**DATA FOR THIS EXERCISE**
<<<<

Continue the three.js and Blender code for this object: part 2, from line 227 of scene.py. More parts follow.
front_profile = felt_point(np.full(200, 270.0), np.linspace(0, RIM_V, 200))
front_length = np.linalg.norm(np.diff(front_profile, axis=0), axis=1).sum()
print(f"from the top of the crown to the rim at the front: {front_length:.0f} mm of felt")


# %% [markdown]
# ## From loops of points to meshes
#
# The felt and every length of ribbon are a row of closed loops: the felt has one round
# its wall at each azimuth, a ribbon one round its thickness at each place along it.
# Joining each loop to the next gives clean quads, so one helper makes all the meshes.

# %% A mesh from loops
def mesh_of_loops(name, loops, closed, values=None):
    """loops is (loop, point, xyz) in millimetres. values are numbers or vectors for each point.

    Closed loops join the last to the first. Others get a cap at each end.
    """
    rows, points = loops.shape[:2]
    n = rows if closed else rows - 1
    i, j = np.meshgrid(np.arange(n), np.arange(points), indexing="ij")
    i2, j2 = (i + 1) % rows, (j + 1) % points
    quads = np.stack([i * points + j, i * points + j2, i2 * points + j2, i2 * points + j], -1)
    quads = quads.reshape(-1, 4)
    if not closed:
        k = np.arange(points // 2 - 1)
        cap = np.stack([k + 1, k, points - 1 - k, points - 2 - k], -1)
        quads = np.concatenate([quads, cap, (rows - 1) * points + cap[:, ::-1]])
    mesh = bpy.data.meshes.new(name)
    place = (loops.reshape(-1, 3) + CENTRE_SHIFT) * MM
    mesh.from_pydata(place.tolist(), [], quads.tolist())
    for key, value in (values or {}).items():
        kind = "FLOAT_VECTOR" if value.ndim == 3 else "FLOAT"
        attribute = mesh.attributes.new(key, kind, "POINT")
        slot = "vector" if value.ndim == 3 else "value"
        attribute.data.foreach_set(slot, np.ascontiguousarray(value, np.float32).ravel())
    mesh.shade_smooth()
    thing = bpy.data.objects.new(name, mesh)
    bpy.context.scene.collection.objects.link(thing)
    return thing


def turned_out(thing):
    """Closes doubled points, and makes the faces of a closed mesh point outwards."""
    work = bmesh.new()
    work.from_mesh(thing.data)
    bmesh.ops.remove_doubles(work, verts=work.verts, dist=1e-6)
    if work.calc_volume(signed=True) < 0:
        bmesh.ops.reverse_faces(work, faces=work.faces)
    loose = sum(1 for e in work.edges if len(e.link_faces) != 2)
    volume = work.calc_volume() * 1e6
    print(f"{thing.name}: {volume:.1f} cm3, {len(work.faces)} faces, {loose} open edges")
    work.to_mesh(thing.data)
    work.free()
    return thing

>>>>
<<<<

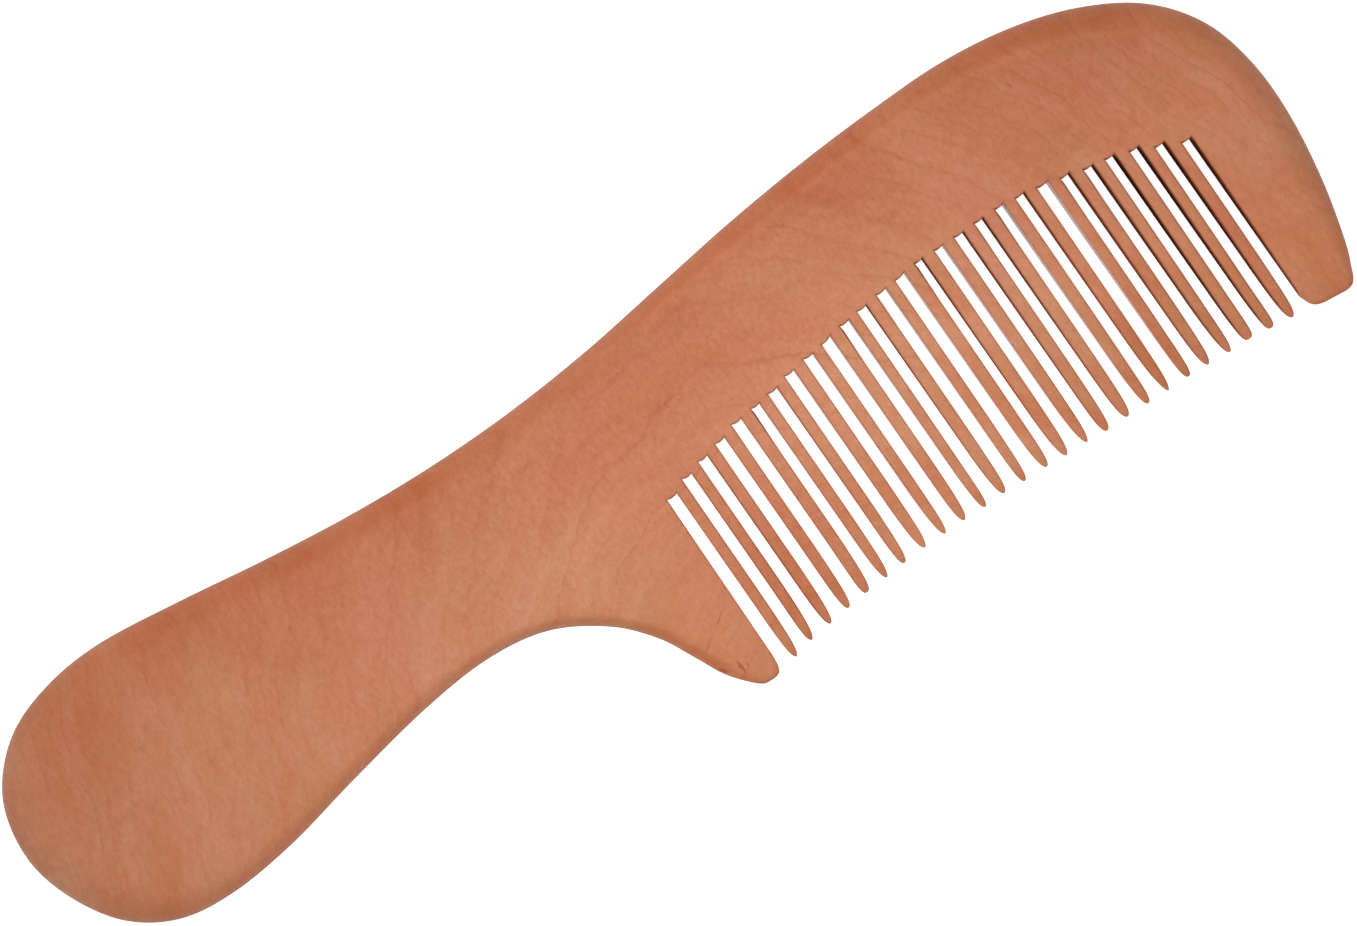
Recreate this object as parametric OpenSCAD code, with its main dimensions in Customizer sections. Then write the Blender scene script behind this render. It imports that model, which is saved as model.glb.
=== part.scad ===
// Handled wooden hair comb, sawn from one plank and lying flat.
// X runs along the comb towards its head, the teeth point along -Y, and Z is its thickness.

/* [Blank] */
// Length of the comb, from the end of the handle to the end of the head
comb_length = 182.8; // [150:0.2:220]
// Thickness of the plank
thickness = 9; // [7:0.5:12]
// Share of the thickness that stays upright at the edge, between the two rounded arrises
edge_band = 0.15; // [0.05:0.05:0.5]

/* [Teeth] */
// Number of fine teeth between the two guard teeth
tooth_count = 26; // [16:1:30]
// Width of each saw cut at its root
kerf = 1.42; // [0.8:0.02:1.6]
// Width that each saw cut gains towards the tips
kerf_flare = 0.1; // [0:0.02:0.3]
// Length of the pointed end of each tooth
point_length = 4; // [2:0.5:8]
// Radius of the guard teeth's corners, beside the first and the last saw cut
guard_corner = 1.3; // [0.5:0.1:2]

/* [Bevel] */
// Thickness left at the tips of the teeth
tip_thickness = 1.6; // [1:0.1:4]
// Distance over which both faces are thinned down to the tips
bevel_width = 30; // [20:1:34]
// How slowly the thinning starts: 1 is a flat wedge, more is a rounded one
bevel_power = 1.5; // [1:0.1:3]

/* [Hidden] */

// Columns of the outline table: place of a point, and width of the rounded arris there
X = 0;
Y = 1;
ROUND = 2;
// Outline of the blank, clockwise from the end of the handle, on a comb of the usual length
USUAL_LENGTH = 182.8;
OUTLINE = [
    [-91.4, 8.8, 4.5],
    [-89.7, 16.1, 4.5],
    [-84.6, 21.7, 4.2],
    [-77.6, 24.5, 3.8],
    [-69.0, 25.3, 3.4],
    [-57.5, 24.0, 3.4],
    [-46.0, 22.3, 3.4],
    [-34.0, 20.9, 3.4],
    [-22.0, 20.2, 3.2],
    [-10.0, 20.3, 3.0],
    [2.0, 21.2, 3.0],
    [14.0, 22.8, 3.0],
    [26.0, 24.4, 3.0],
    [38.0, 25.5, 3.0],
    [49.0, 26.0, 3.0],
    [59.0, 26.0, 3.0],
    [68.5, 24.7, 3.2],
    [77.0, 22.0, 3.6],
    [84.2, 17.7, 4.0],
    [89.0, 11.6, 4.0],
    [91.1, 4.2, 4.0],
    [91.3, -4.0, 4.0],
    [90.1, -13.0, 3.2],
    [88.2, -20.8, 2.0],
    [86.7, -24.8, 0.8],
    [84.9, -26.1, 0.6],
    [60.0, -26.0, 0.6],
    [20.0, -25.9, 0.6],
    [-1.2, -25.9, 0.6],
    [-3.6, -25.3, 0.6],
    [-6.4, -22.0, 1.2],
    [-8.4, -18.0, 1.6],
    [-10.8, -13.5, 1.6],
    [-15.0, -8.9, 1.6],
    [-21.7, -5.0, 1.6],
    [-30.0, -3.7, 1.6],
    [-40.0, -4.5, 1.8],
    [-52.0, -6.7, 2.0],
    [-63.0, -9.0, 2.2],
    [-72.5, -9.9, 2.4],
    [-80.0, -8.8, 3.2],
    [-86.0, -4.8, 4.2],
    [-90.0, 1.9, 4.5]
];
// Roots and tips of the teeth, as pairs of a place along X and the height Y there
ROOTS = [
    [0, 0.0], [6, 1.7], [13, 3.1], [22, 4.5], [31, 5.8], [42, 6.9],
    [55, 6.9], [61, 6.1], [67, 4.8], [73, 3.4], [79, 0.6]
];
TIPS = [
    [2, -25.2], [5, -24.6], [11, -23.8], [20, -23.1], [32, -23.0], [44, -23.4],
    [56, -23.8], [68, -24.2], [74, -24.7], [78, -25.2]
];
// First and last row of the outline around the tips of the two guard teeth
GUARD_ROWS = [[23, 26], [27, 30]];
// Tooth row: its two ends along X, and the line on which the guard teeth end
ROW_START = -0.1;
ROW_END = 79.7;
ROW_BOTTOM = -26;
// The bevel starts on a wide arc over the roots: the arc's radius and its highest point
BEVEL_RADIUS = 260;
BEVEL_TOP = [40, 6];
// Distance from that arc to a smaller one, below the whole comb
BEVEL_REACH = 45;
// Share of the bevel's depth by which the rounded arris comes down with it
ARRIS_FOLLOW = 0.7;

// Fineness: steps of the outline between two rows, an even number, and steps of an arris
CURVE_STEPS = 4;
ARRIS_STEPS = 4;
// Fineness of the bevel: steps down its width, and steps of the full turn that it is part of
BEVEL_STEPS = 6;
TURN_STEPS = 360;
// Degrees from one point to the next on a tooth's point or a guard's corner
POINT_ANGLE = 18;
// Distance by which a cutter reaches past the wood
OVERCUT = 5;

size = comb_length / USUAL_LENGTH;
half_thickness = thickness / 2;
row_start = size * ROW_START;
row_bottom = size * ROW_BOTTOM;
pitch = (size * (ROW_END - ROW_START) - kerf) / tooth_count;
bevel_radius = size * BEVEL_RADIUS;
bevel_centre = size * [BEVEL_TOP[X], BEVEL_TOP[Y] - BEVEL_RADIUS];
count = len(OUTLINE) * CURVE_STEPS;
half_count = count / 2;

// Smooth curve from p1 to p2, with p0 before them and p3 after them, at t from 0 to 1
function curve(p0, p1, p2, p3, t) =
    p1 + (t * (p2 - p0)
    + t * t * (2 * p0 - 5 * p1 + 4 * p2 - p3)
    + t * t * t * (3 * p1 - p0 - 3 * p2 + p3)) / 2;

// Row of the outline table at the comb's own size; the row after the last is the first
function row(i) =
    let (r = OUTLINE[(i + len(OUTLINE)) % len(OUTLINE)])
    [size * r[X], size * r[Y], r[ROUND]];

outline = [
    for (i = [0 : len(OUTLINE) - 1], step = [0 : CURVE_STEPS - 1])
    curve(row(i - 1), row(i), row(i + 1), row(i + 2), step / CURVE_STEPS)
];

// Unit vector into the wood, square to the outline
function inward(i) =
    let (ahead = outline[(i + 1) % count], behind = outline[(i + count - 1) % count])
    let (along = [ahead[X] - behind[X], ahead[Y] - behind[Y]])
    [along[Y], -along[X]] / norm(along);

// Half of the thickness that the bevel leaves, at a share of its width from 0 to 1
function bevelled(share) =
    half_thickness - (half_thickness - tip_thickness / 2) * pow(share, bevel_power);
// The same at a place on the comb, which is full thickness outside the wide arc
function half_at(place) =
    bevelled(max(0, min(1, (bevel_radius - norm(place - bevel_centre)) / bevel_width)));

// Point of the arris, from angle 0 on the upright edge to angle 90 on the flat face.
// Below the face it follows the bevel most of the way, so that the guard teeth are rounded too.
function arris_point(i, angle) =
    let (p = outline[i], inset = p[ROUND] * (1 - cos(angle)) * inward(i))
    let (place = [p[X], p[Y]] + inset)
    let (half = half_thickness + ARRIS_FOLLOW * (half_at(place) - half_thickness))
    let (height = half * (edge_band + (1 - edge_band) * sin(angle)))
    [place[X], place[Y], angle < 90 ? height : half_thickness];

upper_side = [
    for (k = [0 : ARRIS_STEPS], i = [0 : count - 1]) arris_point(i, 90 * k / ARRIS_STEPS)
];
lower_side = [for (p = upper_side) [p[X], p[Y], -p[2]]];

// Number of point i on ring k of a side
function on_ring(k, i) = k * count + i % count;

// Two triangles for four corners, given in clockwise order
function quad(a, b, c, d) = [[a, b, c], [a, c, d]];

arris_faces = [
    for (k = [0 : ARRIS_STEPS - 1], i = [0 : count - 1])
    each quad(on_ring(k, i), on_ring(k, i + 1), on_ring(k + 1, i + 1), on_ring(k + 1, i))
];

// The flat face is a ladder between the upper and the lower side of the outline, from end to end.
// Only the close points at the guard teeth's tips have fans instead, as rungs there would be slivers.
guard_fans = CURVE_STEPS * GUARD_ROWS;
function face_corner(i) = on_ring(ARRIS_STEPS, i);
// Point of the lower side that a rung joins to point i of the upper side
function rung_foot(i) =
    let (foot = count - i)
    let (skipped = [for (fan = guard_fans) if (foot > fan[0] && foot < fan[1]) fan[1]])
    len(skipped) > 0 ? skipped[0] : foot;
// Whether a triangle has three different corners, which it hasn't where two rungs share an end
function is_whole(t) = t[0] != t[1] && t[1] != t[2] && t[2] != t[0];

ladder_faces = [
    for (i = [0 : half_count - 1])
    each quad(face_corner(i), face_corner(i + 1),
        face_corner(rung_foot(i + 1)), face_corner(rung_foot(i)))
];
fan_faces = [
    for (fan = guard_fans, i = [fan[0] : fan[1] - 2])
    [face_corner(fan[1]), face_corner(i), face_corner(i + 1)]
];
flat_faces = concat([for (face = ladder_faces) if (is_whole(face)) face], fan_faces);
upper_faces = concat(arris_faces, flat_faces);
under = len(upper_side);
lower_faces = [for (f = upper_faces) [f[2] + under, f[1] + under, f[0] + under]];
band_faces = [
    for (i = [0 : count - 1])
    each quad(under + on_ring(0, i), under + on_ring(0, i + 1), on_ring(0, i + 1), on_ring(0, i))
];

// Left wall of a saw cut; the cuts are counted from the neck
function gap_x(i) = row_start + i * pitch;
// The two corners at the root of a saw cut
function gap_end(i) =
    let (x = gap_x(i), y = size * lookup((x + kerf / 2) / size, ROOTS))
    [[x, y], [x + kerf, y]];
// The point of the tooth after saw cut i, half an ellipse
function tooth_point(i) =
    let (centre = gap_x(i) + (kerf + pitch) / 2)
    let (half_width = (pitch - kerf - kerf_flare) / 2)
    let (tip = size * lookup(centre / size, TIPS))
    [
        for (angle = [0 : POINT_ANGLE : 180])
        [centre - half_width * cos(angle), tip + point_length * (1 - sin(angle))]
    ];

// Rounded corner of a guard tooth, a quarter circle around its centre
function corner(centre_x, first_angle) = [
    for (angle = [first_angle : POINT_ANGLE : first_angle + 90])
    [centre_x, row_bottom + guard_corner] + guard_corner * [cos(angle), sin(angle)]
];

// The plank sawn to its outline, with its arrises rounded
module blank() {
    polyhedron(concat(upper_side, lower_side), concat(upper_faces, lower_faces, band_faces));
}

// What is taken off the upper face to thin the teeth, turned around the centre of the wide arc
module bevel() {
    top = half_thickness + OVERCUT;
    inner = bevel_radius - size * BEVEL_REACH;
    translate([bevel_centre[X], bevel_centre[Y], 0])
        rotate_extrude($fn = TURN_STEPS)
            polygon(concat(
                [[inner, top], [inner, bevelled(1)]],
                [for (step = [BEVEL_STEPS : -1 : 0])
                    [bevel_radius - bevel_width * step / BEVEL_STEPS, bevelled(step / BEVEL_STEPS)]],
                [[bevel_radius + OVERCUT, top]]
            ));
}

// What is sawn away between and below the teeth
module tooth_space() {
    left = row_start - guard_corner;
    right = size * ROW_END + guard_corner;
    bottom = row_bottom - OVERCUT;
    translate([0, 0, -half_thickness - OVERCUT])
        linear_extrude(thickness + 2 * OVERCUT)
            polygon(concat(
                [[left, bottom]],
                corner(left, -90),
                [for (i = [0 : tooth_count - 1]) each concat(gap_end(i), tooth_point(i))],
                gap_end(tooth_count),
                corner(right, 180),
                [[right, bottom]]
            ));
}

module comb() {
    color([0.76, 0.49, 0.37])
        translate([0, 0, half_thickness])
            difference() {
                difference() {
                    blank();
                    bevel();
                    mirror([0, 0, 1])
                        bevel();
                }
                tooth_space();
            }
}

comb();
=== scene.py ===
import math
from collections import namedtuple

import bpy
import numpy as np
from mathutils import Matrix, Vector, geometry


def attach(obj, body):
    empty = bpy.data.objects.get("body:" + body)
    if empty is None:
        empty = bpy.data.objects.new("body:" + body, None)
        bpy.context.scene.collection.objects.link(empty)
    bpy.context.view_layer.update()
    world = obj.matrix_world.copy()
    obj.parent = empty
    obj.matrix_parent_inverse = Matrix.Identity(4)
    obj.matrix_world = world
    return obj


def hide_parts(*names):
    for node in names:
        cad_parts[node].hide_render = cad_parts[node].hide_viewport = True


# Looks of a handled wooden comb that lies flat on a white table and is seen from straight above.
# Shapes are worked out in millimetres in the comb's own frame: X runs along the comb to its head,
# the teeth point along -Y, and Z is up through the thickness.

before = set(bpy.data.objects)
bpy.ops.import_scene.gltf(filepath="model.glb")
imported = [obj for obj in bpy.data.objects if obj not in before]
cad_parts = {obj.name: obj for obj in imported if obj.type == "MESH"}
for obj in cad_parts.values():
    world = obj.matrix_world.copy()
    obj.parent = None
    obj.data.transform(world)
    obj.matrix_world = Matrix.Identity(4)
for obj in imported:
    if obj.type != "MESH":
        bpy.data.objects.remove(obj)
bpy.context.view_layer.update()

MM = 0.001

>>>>
<<<<

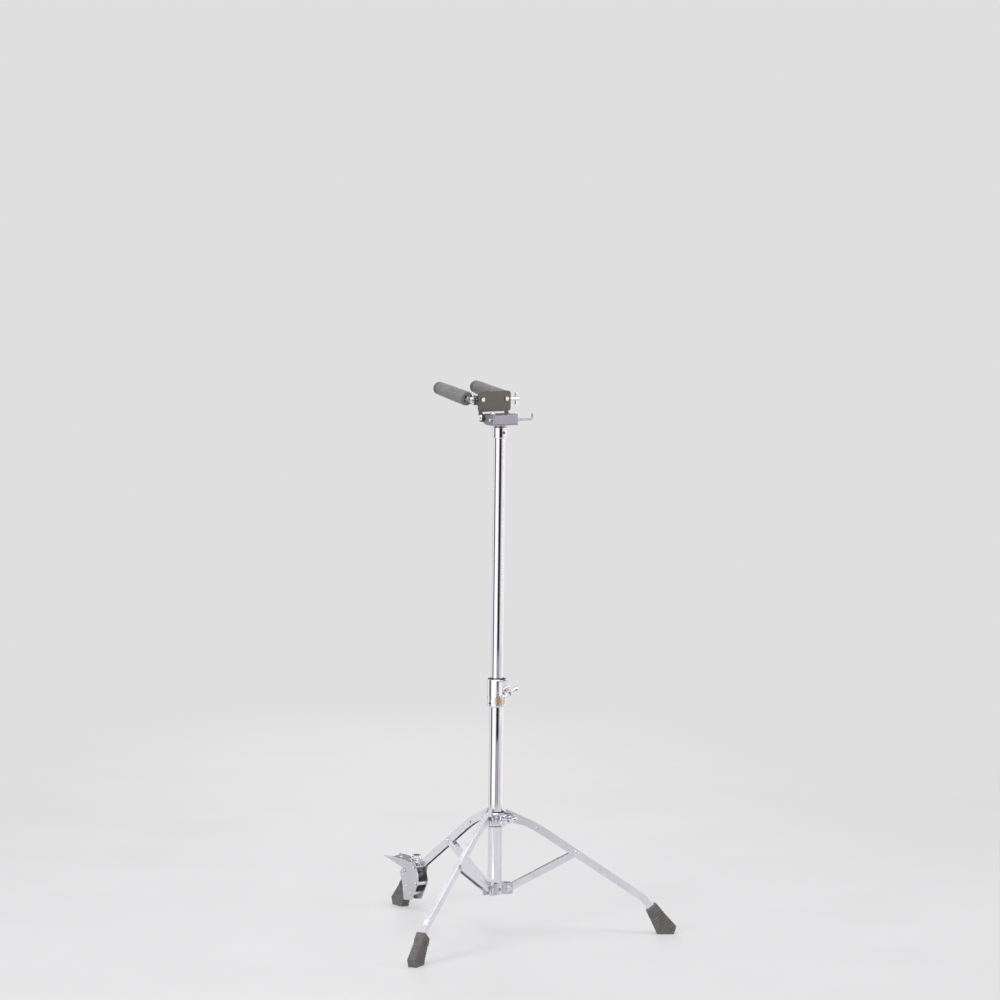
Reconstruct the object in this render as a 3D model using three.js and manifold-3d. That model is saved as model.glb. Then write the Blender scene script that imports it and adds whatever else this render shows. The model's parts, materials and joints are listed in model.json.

>>>>

Give back, word for word, each line from the one containing "bottom = row_bottom - OVERCUT;" down to the one containing "obj.matrix_world = world", including those two lines.

    bottom = row_bottom - OVERCUT;
    translate([0, 0, -half_thickness - OVERCUT])
        linear_extrude(thickness + 2 * OVERCUT)
            polygon(concat(
                [[left, bottom]],
                corner(left, -90),
                [for (i = [0 : tooth_count - 1]) each concat(gap_end(i), tooth_point(i))],
                gap_end(tooth_count),
                corner(right, 180),
                [[right, bottom]]
            ));
}

module comb() {
    color([0.76, 0.49, 0.37])
        translate([0, 0, half_thickness])
            difference() {
                difference() {
                    blank();
                    bevel();
                    mirror([0, 0, 1])
                        bevel();
                }
                tooth_space();
            }
}

comb();
=== scene.py ===
import math
from collections import namedtuple

import bpy
import numpy as np
from mathutils import Matrix, Vector, geometry


def attach(obj, body):
    empty = bpy.data.objects.get("body:" + body)
    if empty is None:
        empty = bpy.data.objects.new("body:" + body, None)
        bpy.context.scene.collection.objects.link(empty)
    bpy.context.view_layer.update()
    world = obj.matrix_world.copy()
    obj.parent = empty
    obj.matrix_parent_inverse = Matrix.Identity(4)
    obj.matrix_world = world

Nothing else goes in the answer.